§ **Object modeling scripts**:
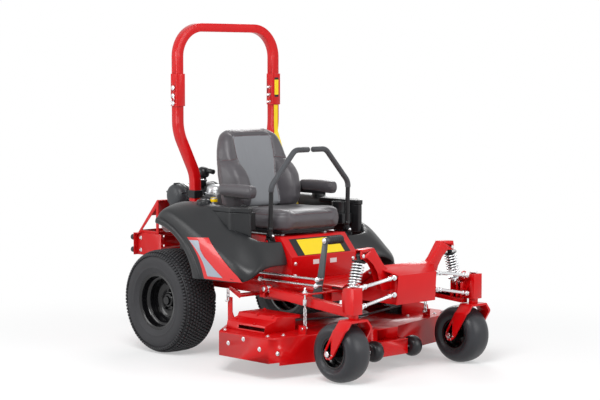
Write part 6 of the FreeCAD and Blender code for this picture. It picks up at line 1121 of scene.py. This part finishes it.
# ---------------------------------------------------------------- riser plates, pedal pad and roll bar trim
# Printed vinyl films are stuck on the riser and the roll bar; the pedal carries a ribbed rubber sleeve and a
# zinc bolt. Every film is left plain. Spring-wire hairpins hang from the roll bar's lock pins.
def printed_film(name, colour, roughness):
    """Thin vinyl film: one printed colour, faintly mottled, smoother than the paint round it."""
    material, tree = new_material(name)
    place = add_node(tree, "ShaderNodeTexCoord")
    cloud = add_node(tree, "ShaderNodeTexNoise", {"Scale": 25.0, "Detail": 3.0}, {"Vector": (place, "Object")})
    tone = add_node(tree, "ShaderNodeMix", {"data_type": "RGBA"}, {"Factor": (cloud, "Fac")})
    tone.inputs[6].default_value = linear(colour)
    tone.inputs[7].default_value = tuple(c * 0.9 for c in linear(colour)[:3]) + (1.0,)
    body = add_node(tree, "ShaderNodeBsdfPrincipled", {"Roughness": roughness, "IOR": 1.5}, {"Base Color": (tone, 2)})
    add_node(tree, "ShaderNodeOutputMaterial", {}, {"Surface": (body, 0)})
    return material


yellow_film = printed_film("yellow_vinyl_film", "#F2D400", 0.35)
white_film = printed_film("white_vinyl_film", "#D9D9D9", 0.35)
PANEL_TOP, PANEL_LOW = Vector((682.0, 0.0, 705.0)), Vector((780.0, 0.0, 597.0))
PANEL_OUT = Vector((108.0, 0.0, 98.0)).normalized()


def panel_film(name, y0, y1, share0, share1, lift, material, rounds):
    """A thin plate on the sloping riser panel, between two shares of the slope."""
    plate, faces = [], []
    for out in (lift - 1.0, lift):
        for share, y in ((share0, y0), (share1, y0), (share1, y1), (share0, y1)):
            spot = PANEL_TOP + (PANEL_LOW - PANEL_TOP) * share + PANEL_OUT * out
            plate.append(at(spot.x, y, spot.z))
    add = [(0, 1, 2, 3), (4, 7, 6, 5), (0, 4, 5, 1), (1, 5, 6, 2), (2, 6, 7, 3), (3, 7, 4, 0)]
    return piece(name, plate, add, material, "frame", rounds=rounds)


panel_film("riser_plate", -204, 212, 0.13, 0.95, 2.2, black_coat, 0.6)
panel_film("riser_film", -150, 165, 0.19, 0.94, 3.0, yellow_film, 0.3)
for name, y0, y1, z0, z1 in (("right", -90, -44, 549, 575), ("left", 44, 96, 547, 573)):
    corners = [at(780 + lift, y, z) for lift in (0.2, 1.0) for y, z in ((y0, z0), (y1, z0), (y1, z1), (y0, z1))]
    piece("riser_label_" + name, corners, [(0, 1, 2, 3), (4, 7, 6, 5), (0, 4, 5, 1), (1, 5, 6, 2), (2, 6, 7, 3),
                                           (3, 7, 4, 0)], white_film, "frame", rounds=0.3)
bent_bar("pedal_sleeve", [(1141, -326, 726), (1141, -216, 726)], (), 20.5, turf_rubber, "lift_pedal", round_end=3.0)
for n in range(7):
    ring, faces = turned([(22.4, -3), (22.4, 3), (20.0, 3), (20.0, -3)], at(1141, -312 + 15 * n, 726), 1, 36)
    piece("pedal_sleeve_rib_%d" % n, ring, faces, turf_rubber, "lift_pedal", rounds=0.8)
points, faces = turned([(0.1, 10), (6, 10), (9.5, 7), (10, 2), (15, 1.5), (15, 0), (0.1, 0)], at(1141, -350, 726), -1,
                       24, closed=False)
piece("pedal_bolt", points, faces, zinc, "lift_pedal", rounds=0.4)


def leg_film(name, z0, z1, y0, y1, material):
    """A strip of film down the front of the left upright, laid on it by looking at it from the front."""
    leg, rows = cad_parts["rops_uprights"], []
    for n in range(13):
        z = z0 + (z1 - z0) * n / 12
        line = []
        for y in (y0, (y0 + y1) / 2, y1):
            hit, where, normal, index = leg.ray_cast(at(200, y, z), Vector((-1, 0, 0)))
            line.append(Vector((where.x + 0.0008, y / 1000, where.z)))
        rows.append(line)
    points = [p for line in rows for p in line]
    faces = [(a * 3 + b, a * 3 + b + 1, a * 3 + b + 4, a * 3 + b + 3) for a in range(12) for b in range(2)]
    return piece(name, points, faces, material, "frame")


leg_film("roll_bar_film_long", 1244, 1438, 364, 396, yellow_film)
leg_film("roll_bar_film_short", 1500, 1592, 364, 396, yellow_film)
for name, z0, z1 in (("low", 1486, 1500), ("high", 1592, 1606)):
    leg_film("roll_bar_film_edge_" + name, z0, z1, 364, 396, black_coat)
for label, side in SIDES:
    plan = [(-50 + a * 33, side * 274 + b * 33) for a, b in ((-1, -1), (1, -1), (1, 1), (-1, 1))]
    upright_block("upright_clamp_" + label, plan, 892, 938, black_coat, "frame", 5.0)
    hairpin = [(-86, side * 430, 1492), (-84, side * 431, 1474), (-82, side * 431, 1452), (-79, side * 431, 1438),
               (-76, side * 431, 1452), (-77, side * 431, 1472), (-80, side * 430, 1486)]
    bent_bar("hairpin_" + label, hairpin, (8, 8, 2.5, 6, 8), 1.8, zinc, "frame")

# ---------------------------------------------------------------- bolts on the deck, cowl, riser and bumper
# Hexagon flange bolts hold the folded plates together: zinc plated where they are serviced, and painted over
# in red on the belt covers. They are drawn on the plates they clamp.
def flange_bolts(name, spots, radius, body, material):
    """Hexagon bolt heads with flanges, each set on a plate by looking from a place in mm toward it."""
    points, faces = [], []
    for node, x, y, z, toward in spots:
        toward = Vector(toward).normalized()
        hit, where, normal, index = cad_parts[node].ray_cast(at(x, y, z), toward)
        if not hit:
            continue
        across = normal.orthogonal().normalized()
        other = normal.cross(across)
        start = len(points)
        levels = ((1.55, 0.0, 24), (1.55, 1.6, 24), (1.05, 2.4, 24))
        for size, height, steps in levels:
            for k in range(steps):
                turn = 2 * math.pi * k / steps
                points.append(where + (across * math.cos(turn) + other * math.sin(turn)) * radius * size / 1000
                              + normal * height / 1000)
        for low in range(2):
            for k in range(24):
                a, b = start + low * 24 + k, start + low * 24 + (k + 1) % 24
                faces.append((a, b, b + 24, a + 24))
        faces.append(tuple(start + 48 + k for k in range(24)))
        start = len(points)
        for size, height in ((0.98, 2.2), (0.98, radius * 0.95), (0.8, radius * 1.1)):
            for k in range(6):
                turn = 2 * math.pi * k / 6
                points.append(where + (across * math.cos(turn) + other * math.sin(turn)) * radius * size / 1000
                              + normal * height / 1000)
        for low in range(2):
            for k in range(6):
                a, b = start + low * 6 + k, start + low * 6 + (k + 1) % 6
                faces.append((a, b, b + 6, a + 6))
        faces.append(tuple(start + 12 + k for k in range(6)))
    return piece(name, points, faces, material, body, smooth=False)


down, back_way = (0, 0, -1), (-1, 0, 0)
deck_spots, cover_spots, cowl_spots, riser_spots, rear_spots = [], [], [], [], []
for label, side in SIDES:
    inwards = (0, -side, 0)
    deck_spots += [("deck_shell", x, side * 900, z, inwards) for x, z in ((805, 170), (1060, 166), (930, 206))]
    deck_spots += [("deck_shell", 1400, side * 690, 146, back_way), ("deck_shell", 1060, side * 690, 500, down),
                   ("deck_shell", 1085, side * 600, 500, down), ("deck_shell", 1040, side * 420, 500, down),
                   ("deck_shell", 720, side * 700, 500, down)]
    cover_spots += [("belt_covers", x, side * y, 600, down) for x, y in ((712, 610), (712, 400), (900, 640),
            (960, 560), (960, 380), (830, 560))]
    cowl_spots += [("front_cowl", 1800, side * y, z, back_way) for y, z in ((205, 560), (205, 430))]
    riser_spots += [("seat_riser", 900, side * 228, z, back_way) for z in (560, 490)]
    riser_spots += [("seat_riser", x, side * 400, 640, inwards) for x in (260, 420, 580)]
    rear_spots += [("rear_bumper", -540, side * 600, z, inwards) for z in (545, 620)]
    rear_spots += [("rear_bumper", -900, side * y, 585, (1, 0, 0)) for y in (280, 90)]
flange_bolts("deck_bolts", deck_spots, 8.0, "deck", zinc)
flange_bolts("belt_cover_bolts", cover_spots, 7.0, "deck", red_coat)
flange_bolts("cowl_bolts", cowl_spots, 7.5, "frame", zinc)
flange_bolts("riser_bolts", riser_spots, 7.0, "frame", zinc)
flange_bolts("bumper_bolts", rear_spots, 8.0, "frame", zinc)
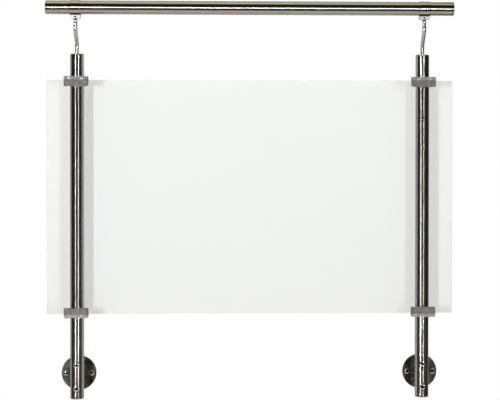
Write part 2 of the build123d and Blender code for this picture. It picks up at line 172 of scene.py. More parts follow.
# Die cast zinc. A sloping strip's normal has a Z between the two ranges of STRIP_SLOPE.
ZINC_DARK = (0.52, 0.514, 0.504)
ZINC_LIGHT = (0.84, 0.824, 0.808)
ZINC_SMOOTH = 0.66
ZINC_DULL = 0.72
ZINC_GRAIN_DEPTH = 0.08 * MM
STRIP_SLOPE = ((0.15, 0.25), (0.50, 0.60))
FACE_SHADE = (0.5, 0.5, 0.5)
STRIP_SHADE = (0.95, 0.95, 0.95)

# Clear acrylic. A face looks along Y, a sawn edge doesn't.
ACRYLIC_TINT = (0.985, 0.992, 0.988)
PASSING_TINT = (0.97, 0.98, 0.975)
ACRYLIC_IOR = 1.49
SAWN_ROUGHNESS = 0.22
SAWN_DEPTH = 0.02 * MM
EDGE_LOOK = 0.55
FACE_LOOK = 0.95

# Black finishes and rubber
BLACK_SHINE = 0.2
BLACK_WORN_TIMES = 1.6
BLACK_DULLER = 0.1
RUBBER_DARK = (0.018, 0.018, 0.019)
RUBBER_BLOOM = (0.035, 0.035, 0.034)
RUBBER_ROUGHNESS = 0.72
RUBBER_GRAIN_DEPTH = 0.04 * MM

# Wall bolts
BOLT_THREAD_RADIUS = 4.9 * MM
BOLT_THREAD_DEPTH = 0.92 * MM
BOLT_THREAD_PITCH = 1.5 * MM
BOLT_THREAD_STEPS = 24
BOLT_FLANK_SHARE = 0.44
BOLT_SHANK_RADIUS = 4.5 * MM
FLANGE_THICKNESS = 6.0 * MM

# Screw heads
ROUND_CORNERS = 48
ROUNDING_STEPS = 6
HEAD_DOME_SHARE = 0.8
HEAD_SOCKET_SHARE = 0.52
HEAD_INSET_SHARE = 0.8
HALF_HEXAGON_CORNER = radians(30)
HEIGHT_DIGITS = 7
CLAMP_SCREW_ROUNDING = 1.4 * MM
CLAMP_SCREW_HEAD_HEIGHT = 2.75 * MM
CLAMP_SCREW_SHANK_RADIUS = 2.5 * MM
POST_BOLT_SHANK_RADIUS = 4.0 * MM
POST_BOLT_HEAD_HEIGHT = 7.12 * MM
POST_BOLT_ROUNDING = 4.3 * MM

# Rubber pads
PAD_THICKNESS = 1.5 * MM
PAD_FOOT = 1.0 * MM
PAD_EDGE_RADIUS = 0.3 * MM
PAD_EDGE_STEPS = 3

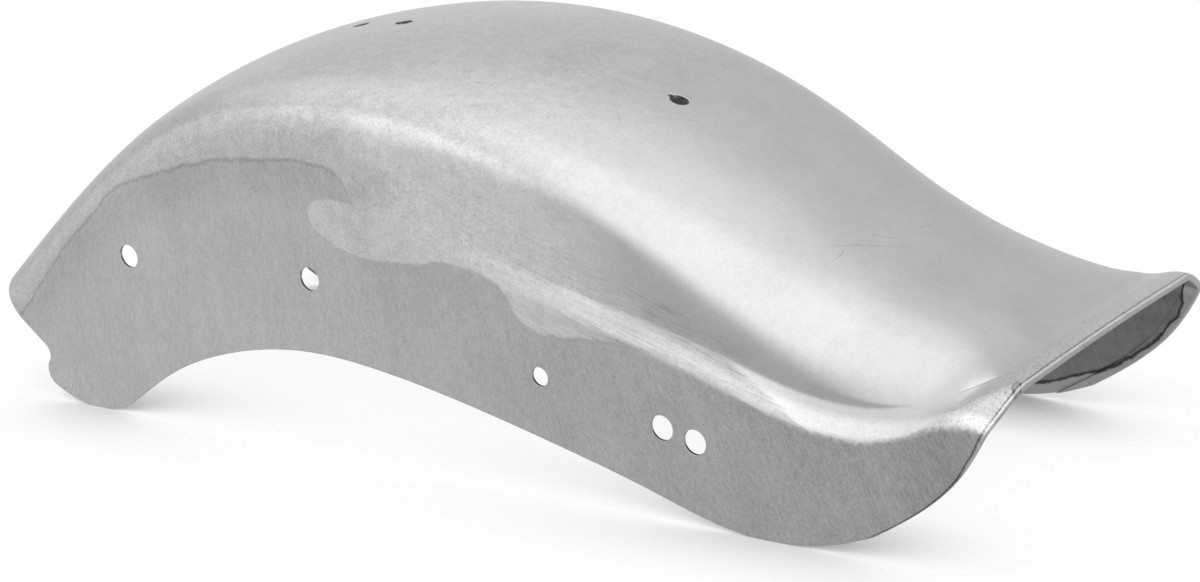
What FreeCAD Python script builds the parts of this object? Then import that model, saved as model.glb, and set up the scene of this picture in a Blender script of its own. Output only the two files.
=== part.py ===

§ **What you will do**: Output only the lines from the top of the entries through the one holding "return material", copied exactly.

§ **Output of the task**:
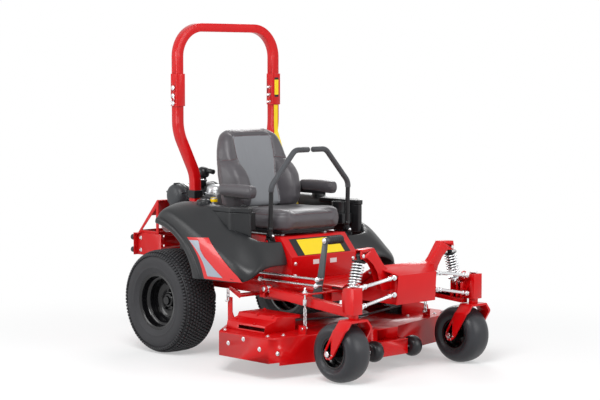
Write part 6 of the FreeCAD and Blender code for this picture. It picks up at line 1121 of scene.py. This part finishes it.
# ---------------------------------------------------------------- riser plates, pedal pad and roll bar trim
# Printed vinyl films are stuck on the riser and the roll bar; the pedal carries a ribbed rubber sleeve and a
# zinc bolt. Every film is left plain. Spring-wire hairpins hang from the roll bar's lock pins.
def printed_film(name, colour, roughness):
    """Thin vinyl film: one printed colour, faintly mottled, smoother than the paint round it."""
    material, tree = new_material(name)
    place = add_node(tree, "ShaderNodeTexCoord")
    cloud = add_node(tree, "ShaderNodeTexNoise", {"Scale": 25.0, "Detail": 3.0}, {"Vector": (place, "Object")})
    tone = add_node(tree, "ShaderNodeMix", {"data_type": "RGBA"}, {"Factor": (cloud, "Fac")})
    tone.inputs[6].default_value = linear(colour)
    tone.inputs[7].default_value = tuple(c * 0.9 for c in linear(colour)[:3]) + (1.0,)
    body = add_node(tree, "ShaderNodeBsdfPrincipled", {"Roughness": roughness, "IOR": 1.5}, {"Base Color": (tone, 2)})
    add_node(tree, "ShaderNodeOutputMaterial", {}, {"Surface": (body, 0)})
    return material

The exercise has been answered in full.